McAvoy toured Take just prior to the opening of the new facility.
We enter the empty building via the loading dock and face a long highly polished concrete floor. We are joined by McAvoy’s daughter, Elizabeth, who is home from the Rhode Island School of Design. She once sat for Alex Katz who painted her portrait in his studio in Lincolnville. She was just a kid at the time.
McAvoy motions to a curving front desk leading to a large expanse of wall space. “We’re making art front and center rather than wasting the space with information about the gallery,” she says. The gift shop is tucked away like a Murphy bed.
This isn’t your father’s or mother’s art museum. CMCA is an American Kunsthalle, a German term for a building that hosts art exhibitions.
“It makes us nimble,” says McAvoy. “As an exhibition space, we can take a chance on artists, which is what CMCA has always done – and it always works out.” McAvoy ticks off additional benefits to being an exhibition space rather than a museum.
“First of all, museums have permanent collections,” she says. “They require time, effort and expense.”
We walk into the large gallery space and watch the light play on the bare white walls.
“Second,” says McAvoy, “there is the cost and the work of conservation. Then there is the effort to acquire the gifts. And there is the storage, of course.”
We move from one gallery space to another observing through the skylights, a 20-foot sign that says “EAT” in giant letters. It is Robert Indiana’s piece originally created for the 1966 World’s Fair and now on the roof of the Farnsworth Museum next door.
Architect Toshiko Mori designed the CMCA building to capture the light of Penobscot Bay and bestow it on Maine, and Maine-connected, artists who will show there. The new building on Winter Street came into being due to a large bequest by Nellie Taft, descendant of two presidents, a board member of the Whitney and also a painter.
The town of Rockland itself is experiencing a revival. As of six years ago, the little working-class community on the coast was known for sardine processing, but the plant closed and galleries began to migrate north from Portland, 75 miles to the south. There are 25 art galleries in Rockland and three art-making spaces. New restaurants, coffee roasters, a bakery or two, and consignment shops compete for business a block from the waterfront. New boutique hotels opened over the summer, constructed by boat builders. Another new hotel acts as a gallery, catering to the type of clientele that might be inclined to purchase a five figure painting, it has art for sale as well as rooms with floor-to-ceiling windows facing the bay.

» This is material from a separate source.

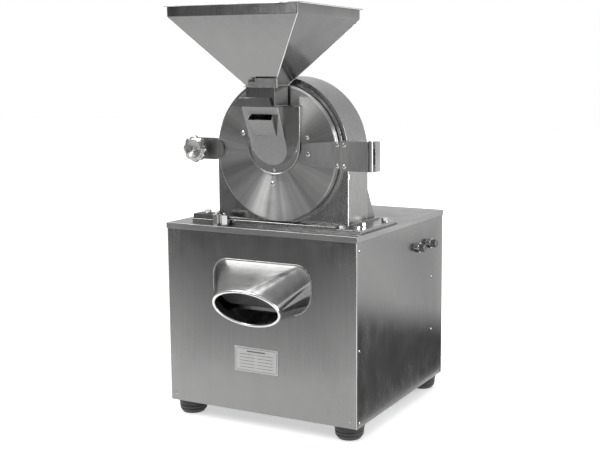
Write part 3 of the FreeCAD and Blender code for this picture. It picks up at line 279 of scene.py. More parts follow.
class Sketch:
    """Collects vertices and faces of one piece."""

    def __init__(self):
        self.points = []
        self.faces = []

    def add(self, points, faces):
        base = len(self.points)
        self.points += [Vector(p) for p in points]
        self.faces += [tuple(base + i for i in face) for face in faces]

    def grid(self, rows, closed_rows=False, caps=False):
        """Quads between rings of points that all have the same length."""
        base = len(self.points)
        width = len(rows[0])
        for row in rows:
            self.points += [Vector(p) for p in row]
        spans = len(rows) if closed_rows else len(rows) - 1
        for i in range(spans):
            a, b = base + i * width, base + (i + 1) % len(rows) * width
            for j in range(width):
                k = (j + 1) % width
                self.faces.append((a + j, a + k, b + k, b + j))
        if caps:
            self.faces.append(tuple(base + j for j in reversed(range(width))))
            self.faces.append(tuple(base + (len(rows) - 1) * width + j for j in range(width)))

    def mesh(self, name):
        made = bpy.data.meshes.new(name)
        made.from_pydata([tuple(p) for p in self.points], [], self.faces)
        made.validate()
        return made


def tidy_mesh(mesh):
    """Welds doubled points and turns every face outwards."""
    work = bmesh.new()
    work.from_mesh(mesh)
    bmesh.ops.remove_doubles(work, verts=work.verts, dist=DOUBLE_WITHIN)
    bmesh.ops.recalc_face_normals(work, faces=work.faces)
    work.to_mesh(mesh)
    work.free()


def place(origin, axis):
    """Matrix whose Z runs along an axis."""
    direction = AXES[axis] if isinstance(axis, str) else Vector(axis).normalized()
    turn = direction.to_track_quat("Z", "Y").to_matrix().to_4x4()
    return Matrix.Translation(origin) @ turn


def lathe(sketch, origin, axis, profile, segments):
    """Turns (radius, height) points round an axis."""
    where = place(origin, axis)
    circle = [(math.cos(TAU * i / segments), math.sin(TAU * i / segments)) for i in range(segments)]
    rows = [[where @ Vector((radius * c, radius * s, height)) for c, s in circle]
            for radius, height in profile]
    sketch.grid(rows, caps=True)


def hex_head(sketch, origin, axis, flats, height, turn):
    """Hexagon head with its corners chamfered by a cone."""
    where = place(origin, axis) @ Matrix.Rotation(turn, 4, "Z")
    apothem = flats / 2
    angles = [TAU * i / HEX_STEPS for i in range(HEX_STEPS)]
    reach = [apothem / math.cos(angle % (TAU / 6) - TAU / 12) for angle in angles]
    chamfer_r = apothem * HEX_CHAMFER_AT

    def ring(radius_of, height_of):
        return [where @ Vector((radius_of(r) * math.cos(angle), radius_of(r) * math.sin(angle), height_of(r)))
                for angle, r in zip(angles, reach)]

    rows = [ring(lambda r: r, lambda r: 0.0),
            ring(lambda r: r, lambda r: height - (r - chamfer_r) * HEX_CHAMFER_SLOPE),
            ring(lambda r: chamfer_r, lambda r: height)]
    sketch.grid(rows, caps=True)


def pan_head(sketch, origin, axis, radius, height, slot):
    """Domed screw head with a cross recess."""
    where = place(origin, axis) @ Matrix.Rotation(slot, 4, "Z")
    circle = [(math.cos(TAU * j / PAN_STEPS), math.sin(TAU * j / PAN_STEPS)) for j in range(PAN_STEPS)]

    def top(x, y):
        r = math.hypot(x, y) / radius
        dome = height * math.sqrt(max(0.0, 1 - PAN_CROWN * r * r))
        near, far = sorted((abs(x), abs(y)))
        in_recess = near < RECESS_WIDTH * radius and far < RECESS_REACH * radius
        return dome - (RECESS_DEPTH * height if in_recess else 0.0)

    rows = [[where @ Vector((radius * c, radius * s, 0)) for c, s in circle]]
    for i in range(PAN_RINGS):
        r = radius * (1 - i / PAN_RINGS)
        rows.append([where @ Vector((r * c, r * s, top(r * c, r * s))) for c, s in circle])
    sketch.grid(rows, caps=True)


def washer(sketch, origin, axis, outer, thickness):
    chamfer = thickness * 0.25
    lathe(sketch, origin, axis, [(outer - chamfer, 0), (outer, chamfer), (outer, thickness - chamfer),
                                 (outer - chamfer, thickness)], WASHER_STEPS)


def sweep(sketch, path, radius, sides, closed=False):
    """Round bar along a path; the radius may be a function of the step."""
    points = [Vector(p) for p in path]
    count = len(points)
    rows = []
    side = None
    for i, point in enumerate(points):
        after = points[(i + 1) % count] if closed or i < count - 1 else point
        before = points[i - 1] if closed or i > 0 else point
        along = (after - before).normalized()
        if side is None:
            side = along.orthogonal().normalized()
        side = (side - along * side.dot(along)).normalized()
        other = along.cross(side)
        r = radius(i) if callable(radius) else radius
        rows.append([point + (side * math.cos(TAU * j / sides) + other * math.sin(TAU * j / sides)) * r
                     for j in range(sides)])
    sketch.grid(rows, closed_rows=closed, caps=not closed)


def resample(path, step, closed):
    """Points every step along a polyline."""
    points = [Vector(p) for p in path]
    if closed:
        points.append(points[0])
    made = []
    for a, b in zip(points, points[1:]):
        count = max(1, round((b - a).length / step))
        made += [a.lerp(b, i / count) for i in range(count)]
    if not closed:
        made.append(points[-1])
    return made


def weld_bead(sketch, path, size, closed=False):
    """Fillet weld: a bead whose width ripples like stacked scales."""
    points = resample(path, BEAD_STEP, closed)
    draws = random.Random(len(points))
    wobble = [draws.uniform(0.92, 1.08) for _ in range(len(points) // BEAD_STEPS_A_SCALE + 2)]

    def width(i):
        along_scale = (i % BEAD_STEPS_A_SCALE) / (BEAD_STEPS_A_SCALE - 1)
        return size * (0.86 + 0.14 * along_scale) * wobble[i // BEAD_STEPS_A_SCALE]

    sweep(sketch, points, width, BEAD_SIDES, closed)


def arc(centre, radius, start, end, count):
    """Points of an arc in degrees, in an upright plane seen from the front."""
    made = []
    for i in range(count + 1):
        turn = math.radians(start + (end - start) * i / count)
        made.append(Vector(centre) + Vector((radius * math.cos(turn), 0, radius * math.sin(turn))))
    return made


def rectangle_path(x0, x1, y0, y1, z):
    """Corners of a level rectangle, anticlockwise from above."""
    return [Vector((x0, y0, z)), Vector((x1, y0, z)), Vector((x1, y1, z)), Vector((x0, y1, z))]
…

“The final thing to fall into place was the availability of a piece of property right next to the Farnsworth Museum in Rockland,” says McAvoy. She expects foot traffic to improve now CMCA is in the heart of what is beginning to look like the new center for art in Maine.
Prior to her engagement with CMCA in 2010, McAvoy was head curator of the Farnsworth Museum, which specializes in art related to Maine and to the art of the Wyeth family.
“I gave Jamie a little tour earlier this week,” she said of the surviving member of the art dynasty. “He thought it was wonderful.”
Artists are a natural resource in a state where paintings have been made from points along the coasts by the likes of Edward Hopper, Winslow Homer and NC, Andrew and Jamie Wyeth.
Along the craggy coastline of Maine there are pocket beaches where stones get caught within the embrace of bedrock. Time and the tide polish the stones to a deep luster. Some stones are veined with white quartz.
These objects of beauty are prized by jewelry makers and have even been confiscated at airports by officials. Protected from jewelry-making predators, the stones are considered natural resources, like Maine’s painters. Year after year artists return for the Maine light to paint. Their work gains luster; the artists sometimes gain fame.
First to exhibit in CMCA’s main gallery was an artist who lives and works in Maine but had never shown in the state before. Jonathan Borofsky is a busy man on the international art circuit in Berlin, Korea, the Beijing Olympics. He agreed to create work for the new CMCA building’s inaugural show when he had a look at the looming main gallery space with 26-foot ceilings. The 50′ x 52′ space is the exact size of his studio in Ogunquit and the light from the vertical windows in the sawtooth roof brought back memories.
“It was exactly like the kunsthalle in Basel,” he says, referring to an installation in Switzerland called Dreams 1973-81. Borofsky is best known for his series of massive site-specific sculptures “Hammering Man” in Frankfort and “Molecule Man” in Berlin.
The sculptor’s work is sometimes towering totems of abstracted figures in galvanized steel and polished aluminum, sometimes painted, sometimes not.
“The reason for this show at the new CMCA is for people to look at great art,” says Borofsky. “Not to show it or sell it.”
Borofsky says his work is of a spiritual nature. His initial inspiration was Gauguin. “When I first saw the Gauguin painting “Where do we come from? What are we doing? Where are we going?” as a kid, I realized I could do that, I could find out the answers to those questions. Gauguin gave me permission.”
The other two exhibitors to open CMCA were Alex Katz and Rollin Leonard, both Maine summer residents. Katz exhibited a series of “direct” paintings, a first pass at his 9” x 12” oil portraits in oil and Leonard, a virtual unknown, exhibited a multi-media work called “Vernal Pond.”
Programming for CMCA also includes ArtLab, which focuses on the local community, with classes and workshops for students and adults.
“The exhibits support the programming,” says McAvoy. “We exhibit to serve the educational programming. That exposes people to art who wouldn’t normally have access to shows of this work.”
When asked if the light is really what draws artists to Maine, McAvoy responds that it is the light and also the affordability of the wilds of Maine. And one other thing.
“Painters come here because of the light but also because of the isolation,” she said. “Maine is where the work gets done.”